» **What the task asks**
All of the data below must be repeated exactly.

» **Material**
>>>>

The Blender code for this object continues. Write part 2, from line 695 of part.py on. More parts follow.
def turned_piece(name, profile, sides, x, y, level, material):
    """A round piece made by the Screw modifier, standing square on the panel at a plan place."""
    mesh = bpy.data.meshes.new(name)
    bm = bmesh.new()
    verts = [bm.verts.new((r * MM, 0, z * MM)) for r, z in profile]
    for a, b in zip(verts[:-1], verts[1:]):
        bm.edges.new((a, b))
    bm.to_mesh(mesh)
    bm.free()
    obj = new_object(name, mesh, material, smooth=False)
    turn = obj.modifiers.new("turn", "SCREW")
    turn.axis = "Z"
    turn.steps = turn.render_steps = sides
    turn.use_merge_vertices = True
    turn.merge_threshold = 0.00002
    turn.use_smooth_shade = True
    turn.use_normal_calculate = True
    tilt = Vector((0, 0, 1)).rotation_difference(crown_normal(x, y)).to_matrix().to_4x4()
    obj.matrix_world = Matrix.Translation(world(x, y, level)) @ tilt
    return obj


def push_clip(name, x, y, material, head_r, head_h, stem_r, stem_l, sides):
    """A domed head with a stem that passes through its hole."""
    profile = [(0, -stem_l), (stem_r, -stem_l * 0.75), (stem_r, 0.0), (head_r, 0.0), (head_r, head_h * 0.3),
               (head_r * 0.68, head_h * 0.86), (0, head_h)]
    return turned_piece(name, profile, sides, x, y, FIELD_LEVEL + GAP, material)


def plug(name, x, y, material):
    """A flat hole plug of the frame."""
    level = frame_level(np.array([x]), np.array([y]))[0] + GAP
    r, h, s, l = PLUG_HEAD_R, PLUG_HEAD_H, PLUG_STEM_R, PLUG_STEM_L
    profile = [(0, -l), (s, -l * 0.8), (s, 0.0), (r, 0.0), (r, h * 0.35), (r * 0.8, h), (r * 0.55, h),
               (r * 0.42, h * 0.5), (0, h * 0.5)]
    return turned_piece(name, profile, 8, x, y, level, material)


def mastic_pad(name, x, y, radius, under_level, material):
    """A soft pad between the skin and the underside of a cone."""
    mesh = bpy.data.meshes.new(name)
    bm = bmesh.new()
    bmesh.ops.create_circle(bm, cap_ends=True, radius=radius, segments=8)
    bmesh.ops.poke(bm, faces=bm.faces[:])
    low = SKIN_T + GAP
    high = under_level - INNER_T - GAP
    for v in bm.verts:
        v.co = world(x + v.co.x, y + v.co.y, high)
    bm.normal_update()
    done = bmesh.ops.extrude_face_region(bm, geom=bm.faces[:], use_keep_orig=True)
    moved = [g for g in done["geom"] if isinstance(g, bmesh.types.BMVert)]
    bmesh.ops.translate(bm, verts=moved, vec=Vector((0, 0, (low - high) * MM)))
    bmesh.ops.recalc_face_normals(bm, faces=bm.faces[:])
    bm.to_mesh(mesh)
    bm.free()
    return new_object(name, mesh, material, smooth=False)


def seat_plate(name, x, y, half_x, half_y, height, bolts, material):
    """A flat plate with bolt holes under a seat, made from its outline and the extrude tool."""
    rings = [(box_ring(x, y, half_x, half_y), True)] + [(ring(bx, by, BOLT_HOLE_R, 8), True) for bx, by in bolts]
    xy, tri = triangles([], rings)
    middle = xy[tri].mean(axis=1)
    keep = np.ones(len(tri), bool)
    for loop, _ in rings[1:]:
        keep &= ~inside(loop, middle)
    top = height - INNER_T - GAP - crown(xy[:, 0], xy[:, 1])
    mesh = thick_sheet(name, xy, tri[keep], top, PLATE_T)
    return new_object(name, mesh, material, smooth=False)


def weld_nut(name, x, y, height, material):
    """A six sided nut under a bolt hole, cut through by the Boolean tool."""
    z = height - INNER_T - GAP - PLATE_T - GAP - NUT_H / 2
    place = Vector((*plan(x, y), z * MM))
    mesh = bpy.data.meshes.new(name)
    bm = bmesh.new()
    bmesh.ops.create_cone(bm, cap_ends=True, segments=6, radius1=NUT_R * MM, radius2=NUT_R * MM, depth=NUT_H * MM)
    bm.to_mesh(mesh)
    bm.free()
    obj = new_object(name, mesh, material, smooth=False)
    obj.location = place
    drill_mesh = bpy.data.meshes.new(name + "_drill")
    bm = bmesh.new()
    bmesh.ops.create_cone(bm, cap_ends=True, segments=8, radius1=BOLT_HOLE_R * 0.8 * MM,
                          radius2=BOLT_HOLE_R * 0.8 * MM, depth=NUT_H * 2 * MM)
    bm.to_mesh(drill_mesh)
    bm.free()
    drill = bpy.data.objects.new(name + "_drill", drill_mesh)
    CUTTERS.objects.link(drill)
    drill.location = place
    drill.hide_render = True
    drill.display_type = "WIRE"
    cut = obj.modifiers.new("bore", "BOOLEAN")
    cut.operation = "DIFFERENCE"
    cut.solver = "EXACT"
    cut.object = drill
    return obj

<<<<

» **Final answer**
The Blender code for this object continues. Write part 2, from line 695 of part.py on. More parts follow.
def turned_piece(name, profile, sides, x, y, level, material):
    """A round piece made by the Screw modifier, standing square on the panel at a plan place."""
    mesh = bpy.data.meshes.new(name)
    bm = bmesh.new()
    verts = [bm.verts.new((r * MM, 0, z * MM)) for r, z in profile]
    for a, b in zip(verts[:-1], verts[1:]):
        bm.edges.new((a, b))
    bm.to_mesh(mesh)
    bm.free()
    obj = new_object(name, mesh, material, smooth=False)
    turn = obj.modifiers.new("turn", "SCREW")
    turn.axis = "Z"
    turn.steps = turn.render_steps = sides
    turn.use_merge_vertices = True
    turn.merge_threshold = 0.00002
    turn.use_smooth_shade = True
    turn.use_normal_calculate = True
    tilt = Vector((0, 0, 1)).rotation_difference(crown_normal(x, y)).to_matrix().to_4x4()
    obj.matrix_world = Matrix.Translation(world(x, y, level)) @ tilt
    return obj


def push_clip(name, x, y, material, head_r, head_h, stem_r, stem_l, sides):
    """A domed head with a stem that passes through its hole."""
    profile = [(0, -stem_l), (stem_r, -stem_l * 0.75), (stem_r, 0.0), (head_r, 0.0), (head_r, head_h * 0.3),
               (head_r * 0.68, head_h * 0.86), (0, head_h)]
    return turned_piece(name, profile, sides, x, y, FIELD_LEVEL + GAP, material)


def plug(name, x, y, material):
    """A flat hole plug of the frame."""
    level = frame_level(np.array([x]), np.array([y]))[0] + GAP
    r, h, s, l = PLUG_HEAD_R, PLUG_HEAD_H, PLUG_STEM_R, PLUG_STEM_L
    profile = [(0, -l), (s, -l * 0.8), (s, 0.0), (r, 0.0), (r, h * 0.35), (r * 0.8, h), (r * 0.55, h),
               (r * 0.42, h * 0.5), (0, h * 0.5)]
    return turned_piece(name, profile, 8, x, y, level, material)


def mastic_pad(name, x, y, radius, under_level, material):
    """A soft pad between the skin and the underside of a cone."""
    mesh = bpy.data.meshes.new(name)
    bm = bmesh.new()
    bmesh.ops.create_circle(bm, cap_ends=True, radius=radius, segments=8)
    bmesh.ops.poke(bm, faces=bm.faces[:])
    low = SKIN_T + GAP
    high = under_level - INNER_T - GAP
    for v in bm.verts:
        v.co = world(x + v.co.x, y + v.co.y, high)
    bm.normal_update()
    done = bmesh.ops.extrude_face_region(bm, geom=bm.faces[:], use_keep_orig=True)
    moved = [g for g in done["geom"] if isinstance(g, bmesh.types.BMVert)]
    bmesh.ops.translate(bm, verts=moved, vec=Vector((0, 0, (low - high) * MM)))
    bmesh.ops.recalc_face_normals(bm, faces=bm.faces[:])
    bm.to_mesh(mesh)
    bm.free()
    return new_object(name, mesh, material, smooth=False)


def seat_plate(name, x, y, half_x, half_y, height, bolts, material):
    """A flat plate with bolt holes under a seat, made from its outline and the extrude tool."""
    rings = [(box_ring(x, y, half_x, half_y), True)] + [(ring(bx, by, BOLT_HOLE_R, 8), True) for bx, by in bolts]
    xy, tri = triangles([], rings)
    middle = xy[tri].mean(axis=1)
    keep = np.ones(len(tri), bool)
    for loop, _ in rings[1:]:
        keep &= ~inside(loop, middle)
    top = height - INNER_T - GAP - crown(xy[:, 0], xy[:, 1])
    mesh = thick_sheet(name, xy, tri[keep], top, PLATE_T)
    return new_object(name, mesh, material, smooth=False)


def weld_nut(name, x, y, height, material):
    """A six sided nut under a bolt hole, cut through by the Boolean tool."""
    z = height - INNER_T - GAP - PLATE_T - GAP - NUT_H / 2
    place = Vector((*plan(x, y), z * MM))
    mesh = bpy.data.meshes.new(name)
    bm = bmesh.new()
    bmesh.ops.create_cone(bm, cap_ends=True, segments=6, radius1=NUT_R * MM, radius2=NUT_R * MM, depth=NUT_H * MM)
    bm.to_mesh(mesh)
    bm.free()
    obj = new_object(name, mesh, material, smooth=False)
    obj.location = place
    drill_mesh = bpy.data.meshes.new(name + "_drill")
    bm = bmesh.new()
    bmesh.ops.create_cone(bm, cap_ends=True, segments=8, radius1=BOLT_HOLE_R * 0.8 * MM,
                          radius2=BOLT_HOLE_R * 0.8 * MM, depth=NUT_H * 2 * MM)
    bm.to_mesh(drill_mesh)
    bm.free()
    drill = bpy.data.objects.new(name + "_drill", drill_mesh)
    CUTTERS.objects.link(drill)
    drill.location = place
    drill.hide_render = True
    drill.display_type = "WIRE"
    cut = obj.modifiers.new("bore", "BOOLEAN")
    cut.operation = "DIFFERENCE"
    cut.solver = "EXACT"
    cut.object = drill
    return obj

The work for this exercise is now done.